COMPOSITION DE LA COUR

L'affaire a été débattue le 8 novembre 2007 en audience publique devant la Cour composée de :

Monsieur Robert SIMON, Président

Monsieur Baudouin FOHLEN, Conseiller

Monsieur André JACQUOT, Conseiller

qui en ont délibéré.

Greffier lors des débats : Madame Mireille MASTRANTUONO

Les parties ont été avisées que le prononcé public de la décision aurait lieu par mise à disposition au greffe le 6 décembre 2007.

ARRÊT

Contradictoire

Prononcé par mise à disposition au greffe le 6 décembre 2007

Signé par Monsieur Robert SIMON, Président, et Madame Mireille MASTRANTUONO, greffier auquel la minute de la décision a été remise par le magistrat signataire.

* * *

EXPOSE DU LITIGE

Les faits :

Selon contrat du 3 avril 2003 intervenu sous l'égide d'AGRI-INTERNATIONAL, la société TRANSPORTS BUROS a été chargée de transporter 1600 tonnes de blé dur à raison de 200 tonnes par mois de mai à décembre 2003 des entrepôts de la société GRANDS MOULINS MAUREL à Marseille aux établissement PIENSOS VIGORAN SL situés à CATI (Espagne) moyennant un prix de 35 euros la tonne.

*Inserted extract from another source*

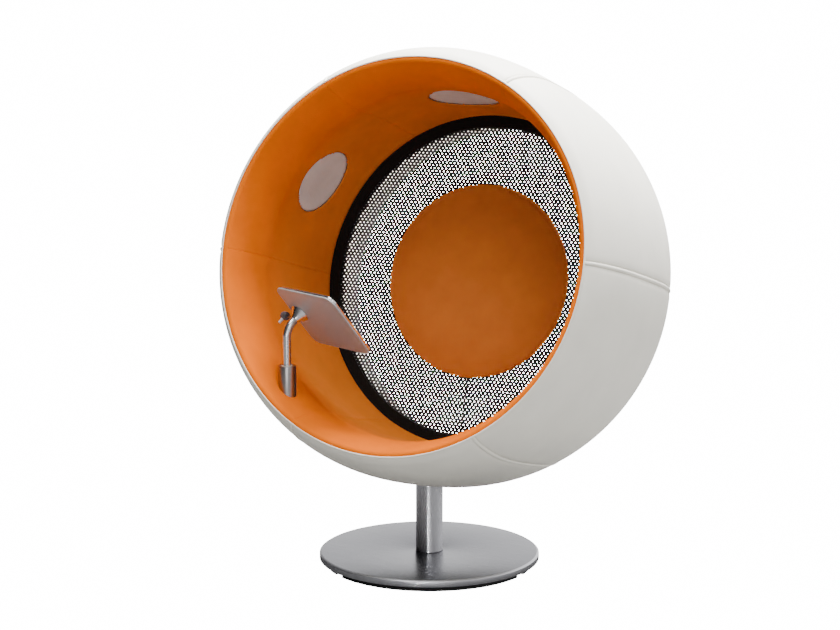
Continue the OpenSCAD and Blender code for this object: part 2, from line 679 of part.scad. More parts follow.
module pad_exciters() color("#3A3A3E") pod_frame() for (x = [-1, 1])
    translate([x * exciter_d, 0, dish_rear + dish_wall]) {
        cylinder(d = exciter_d, h = pad_back_d * 0.4);
        cylinder(d = exciter_d * 0.6, h = pad_back_d - dish_wall - gap);
    }

module pad_bolts() color("#77777A") pod_frame() pad_bolt_places() {
    translate([0, 0, dish_rear - pad_bolt_d / 2]) cylinder(d = pad_bolt_d * 1.8, h = pad_bolt_d / 2);
    translate([0, 0, dish_rear]) cylinder(d = pad_bolt_d, h = pad_rear + pad_board_t * 0.7 - dish_rear);
}

// Loudspeakers in the three upper panels
window_r = window_d / 2;
grille_top = lining(-window_back);
grille_low = grille_top + grille_t;
module speaker_grilles() color("#9C9186") pod_frame() for (i = [1:3]) intersection() {
    rotate_extrude() polygon(concat(
        [for (s = along(-window_back - window_r, -window_back + window_r, pad_steps)) [lining(s) + gap, s]],
        [for (s = along(-window_back + window_r, -window_back - window_r, pad_steps)) [lining(s) + grille_t, s]]));
    window_axis(i) cylinder(r = window_r - gap, h = pod_r);
}

can_top = grille_low + grille_t / 2;
can_d = window_d - 2 * can_inset;
driver_depth = cavity_out(-window_back) - can_top - driver_clear;
driver_flange_t = 4;
module speaker_cans() color("#2E2E30") pod_frame() for (i = [1:3]) intersection() {
    cavity_solid();
    window_axis(i) translate([0, 0, can_top]) difference() {
        cylinder(d = can_d, h = pod_r - can_top);
        translate([0, 0, -cut]) cylinder(r = can_d / 2 - can_wall, h = pod_r);
    }
}

module speaker_drivers() color("#1D1D1F") pod_frame() for (i = [1:3]) window_axis(i)
    translate([0, 0, can_top - driver_flange_t - gap]) rotate_extrude() polygon([
        [0, driver_depth * 0.3], [can_d * 0.1, driver_depth * 0.3], [can_d * 0.4, driver_flange_t / 2],
        [can_d * 0.42, 0], [can_d / 2 - gap, 0], [can_d / 2 - gap, driver_flange_t],
        [can_d * 0.43, driver_flange_t], [can_d * 0.25, driver_depth * 0.6], [can_d * 0.25, driver_depth],
        [0, driver_depth]]);

// Amplifier on its tray, between the shells under the seat
amp_s = pod_r * amp_place_share;
amp_bottom = sqrt(pow(cavity_out(amp_s + amp_l / 2), 2) - pow(amp_w / 2, 2)) - tray_gap;
amp_top = inner_out(amp_s + amp_l / 2) + amp_clear;
amp_h = amp_bottom - amp_top;
// The cradle's plate ends between the tray's two rails
spreader_share = 1.073;
spreader_r = (amp_bottom * sin(pod_tilt) + (amp_s - amp_l / 2) * cos(pod_tilt)) * spreader_share;
fin_count = 9;
module amp_block(w, l, near, far) rotate([0, 0, -90]) translate([near, -w / 2, amp_s - l / 2]) cube([far - near, w, l]);

module amplifier() color("#303034") pod_frame() difference() {
    amp_block(amp_w, amp_l, amp_top, amp_bottom);
    for (i = [1:fin_count - 1]) rotate([0, 0, -90])
        translate([amp_top - cut, -amp_w / 2 + amp_w * i / fin_count - can_wall, amp_s - amp_l / 2 - cut])
            cube([cut + amp_h * 0.3, 2 * can_wall, amp_l + 2 * cut]);
}

module amp_tray() color("#77777A") pod_frame() intersection() {
    cavity_solid($fn = 3 * $fn);
    difference() {
        amp_block(amp_w, amp_l, amp_bottom + gap, pod_r);
        amp_block(amp_w - 4 * foot_w, amp_l + 2 * cut, amp_bottom, pod_r);
    }
}

// Arm
arm_x = -arm_left;
arm_y = -arm_ahead;
socket_r = socket_d / 2;
tube_r = tube_d / 2;
arm_block_r = socket_r * 1.7;
bush_len = socket_d / 2;
tube_foot = socket_foot + bush_len;
module arm_frame() translate([arm_x, arm_y, 0]) rotate([0, 0, screen_yaw]) children();
// Origin at the joint between tube and bell, Z along the bell's axis
head_y = bend_r * (1 - cos(bend)) + tube_end * sin(bend);
head_z = bend_z + bend_r * sin(bend) + tube_end * cos(bend);
module head_frame() arm_frame() translate([0, head_y, head_z]) rotate([-bend, 0, 0]) children();

module arm_foot() color("#C8B48C") difference() {
    intersection() {
        pod_frame() between_shells();
        translate([arm_x, arm_y, 0]) cylinder(r = arm_block_r, h = socket_top);
    }
    socket_cut(run_gap);
}

module arm_socket() color("#B9B9BD") difference() {
    translate([arm_x, arm_y, socket_foot]) cylinder(r = socket_r, h = socket_top - socket_foot);
    translate([arm_x, arm_y, socket_foot + column_wall]) cylinder(r = tube_r + column_wall, h = socket_top);
}

module arm_bushes() color("#D8D2C0") translate([arm_x, arm_y, 0])
    for (z = [socket_foot + column_wall, socket_top - bush_len]) translate([0, 0, z]) difference() {
        cylinder(r = tube_r + column_wall - run_gap, h = bush_len - run_gap);
        translate([0, 0, z > socket_foot + cut ? -cut : column_wall])
            cylinder(r = tube_r + run_gap, h = bush_len + 2 * cut);
    }

module pipe(h) difference() {
    cylinder(r = tube_r, h = h);
    translate([0, 0, -cut]) cylinder(r = tube_r - tube_wall, h = h + 2 * cut);
}

tube_low = socket_foot + 2 * column_wall + gap;
module arm_tube() color("#B9B9BD") arm_frame() {
    translate([0, 0, tube_low]) rotate([0, 0, 90]) pipe(bend_z - tube_low);
    translate([0, bend_r, bend_z]) rotate([90, 0, -90]) difference() {
        rotate_extrude(angle = bend) translate([bend_r, 0]) circle(r = tube_r);
        rotate_extrude(angle = bend) translate([bend_r, 0]) circle(r = tube_r - tube_wall);
    }
}

// End fitting: a collar welded to the tube, and the spigot that the bell turns on
spigot_r = spigot_d / 2;
spigot_up = bell_h * 0.7;
module arm_spigot() color("#B4B4B8") head_frame() translate([0, 0, -tube_end]) {
    cylinder(r = tube_r, h = tube_end - gap);
    cylinder(r = spigot_r, h = tube_end + spigot_up);
}

// Bell: a flared cone from the tube to the screen's back
bell_neck = gap * 3;
lever_s = bell_h * 0.28;
function bell_radius(t) = tube_r + (bell_d / 2 - tube_r) * pow(t, 1.25);
bell_steps = 8;
stud_r = 4;
module screen_bell() color("#C3C3C7") head_frame() difference() {
    rotate_extrude() polygon(concat([[0, bell_neck]],
        [for (i = [0:bell_steps]) [bell_radius(i / bell_steps), bell_neck + (bell_h - bell_neck - stud_r / 2) * i / bell_steps]],
        [[bell_d / 2, bell_h], [0, bell_h]]));
    translate([0, 0, -cut]) cylinder(r = spigot_r + run_gap, h = cut + spigot_up + gap);
    translate([0, 0, lever_s]) rotate([0, -90, 0]) cylinder(r = stud_r + run_gap, h = bell_d);
}

module screen_frame() head_frame() translate([bell_left, bell_up, bell_h]) children();
module rounded(w, h, r) {
    square([w - 2 * r, h], center = true);
    square([w, h - 2 * r], center = true);
    for (x = [-1, 1], y = [-1, 1]) translate([x * (w / 2 - r), y * (h / 2 - r)]) circle(r = r);
}

module screen_back() color("#A3A3A7") screen_frame() linear_extrude(back_t) rounded(screen_w, screen_h, corner_r);

module screen_glass() color("#101114") screen_frame() translate([0, 0, back_t])
    linear_extrude(glass_t) rounded(screen_w - 2 * gap, screen_h - 2 * gap, corner_r);

// Clamp lever on the bell's left
module lever_frame() head_frame() translate([0, 0, lever_s]) rotate([0, -90, 0]) children();
stud_in = spigot_r + 3 * gap;
module lever_stud() color("#B5B5B8") lever_frame() translate([0, 0, stud_in])
    cylinder(r = stud_r, h = lever_out - stud_in + lever_l / 2);

module lever_hub() color("#4C4E54") lever_frame() translate([0, 0, lever_out]) difference() {
    rotate_extrude() polygon([[0, 0], [lever_d * 0.42, 0], [lever_d / 2, lever_l * 0.12],
        [lever_d / 2, lever_l * 0.85], [lever_d * 0.4, lever_l], [0, lever_l]]);
    translate([0, 0, -cut]) cylinder(r = stud_r + run_gap, h = cut + lever_l / 2 + gap);
}

lever_arm_w = lever_l * 0.5;
module lever_arm() color("#C9C4C6") lever_frame() translate([0, 0, lever_out + lever_l / 2])
    rotate([0, 90, 180]) difference() {
        cylinder(d1 = lever_arm_w, d2 = lever_arm_w * 0.8, h = lever_d * 1.1);
        translate([-lever_l, 0, 0]) rotate([0, 90, 0]) cylinder(d = lever_d + 2 * gap, h = 2 * lever_l);
    }

base_plate();
base_feet();
base_bolts();
base_grommet();
column_tube();
column_foot();
column_cap();
spindle();
spindle_nut();
thrust_bearing();
bearing_hub();
hub_bushes();
hub_bolts();
cradle();
outer_shell();
inner_shell();
front_hoop();
rear_hoop();
rear_bulkhead();
recess_liner();
cover_panel(1);  // cover_panel_1
cover_panel(2);  // cover_panel_2
cover_panel(3);  // cover_panel_3
cover_panel(4);  // cover_panel_4
cover_panel(5);  // cover_panel_5
cover_panel(6);  // cover_panel_6
cover_strips();
front_welt();
lining_panel(1);  // lining_panel_1
lining_panel(2);  // lining_panel_2
lining_panel(3);  // lining_panel_3
lining_panel(4);  // lining_panel_4
lining_panel(5);  // lining_panel_5
lining_panel(6);  // lining_panel_6
clamp_ring();
net();
ring_screws();
back_pad();
pad_board();
pad_back();
pad_exciters();
pad_bolts();
pad_lead();
speaker_grilles();
speaker_drivers();
speaker_cans();
amplifier();
amp_tray();
arm_foot();
arm_socket();
arm_bushes();
arm_tube();
arm_spigot();
screen_bell();
screen_back();
screen_glass();
lever_hub();
lever_stud();
lever_arm();
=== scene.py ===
"""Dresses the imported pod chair: leather cover, padded lining, net, back pad, stand, arm and screen.
It is laid out as an add-on with one operator for each group of pieces, and it is run as a script."""

import math
from contextlib import contextmanager

import bmesh
import bpy
import numpy as np
from mathutils import Matrix, Vector, noise


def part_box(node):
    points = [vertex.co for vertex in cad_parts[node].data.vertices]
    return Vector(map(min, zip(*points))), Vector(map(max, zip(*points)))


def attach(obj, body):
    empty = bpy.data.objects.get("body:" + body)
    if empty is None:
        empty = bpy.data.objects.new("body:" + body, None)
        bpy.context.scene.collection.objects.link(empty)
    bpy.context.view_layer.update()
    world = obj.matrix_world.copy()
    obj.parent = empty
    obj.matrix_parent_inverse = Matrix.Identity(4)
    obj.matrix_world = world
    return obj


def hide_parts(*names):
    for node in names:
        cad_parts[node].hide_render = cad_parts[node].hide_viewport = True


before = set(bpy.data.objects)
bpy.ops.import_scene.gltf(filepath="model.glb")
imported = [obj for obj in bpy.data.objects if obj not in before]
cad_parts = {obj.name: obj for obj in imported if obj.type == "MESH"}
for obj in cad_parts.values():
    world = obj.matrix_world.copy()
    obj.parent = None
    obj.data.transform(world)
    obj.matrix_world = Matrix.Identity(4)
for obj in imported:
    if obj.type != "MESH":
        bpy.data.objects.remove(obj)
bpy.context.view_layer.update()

bl_info = {
    "name": "Pod chair",
    "version": (1, 0, 0),
    "blender": (4, 5, 0),
    "location": "View3D > Sidebar > Pod Chair",
    "description": "Builds a ball-shaped listening chair round its fixed construction",
    "category": "Add Mesh",
}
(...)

Le transporteur a retiré 1221 tonnes auprès du vendeur et n'a pu obtenir paiement auprès de l'acquéreur des factures de novembre et décembre 2003. Il a alors mis successivement en demeure les 30 novembre et 20 décembre 2004 l'expéditeur GRANDS MOULINS MAUREL de lui régler la somme de 10.285,84 euros.

La procédure :

La société GRANDS MOULINS MAUREL ne s'étant pas exécutée, la société TRENSPORTS BUROS l'a assignée en paiement devant le Tribunal de Commerce de MARSEILLE. Cette dernière a elle même appelé en garantie la société PIENSOS VIGORAN. Selon jugement contradictoire du 2 mai 2006, le Tribunal a:

- retenu sa compétence;

- joint les instances principale et en garantie;

- déclaré la société TRANSPORTS BUROS irrecevable en sa demande;

- dit sans objet la demande de garantie de la société GRANDS MOULINS MAUREL;

- fait application de l'article 700 du nouveau Code de procédure civile et condamné la société TRANSPORTS BUROS aux dépens.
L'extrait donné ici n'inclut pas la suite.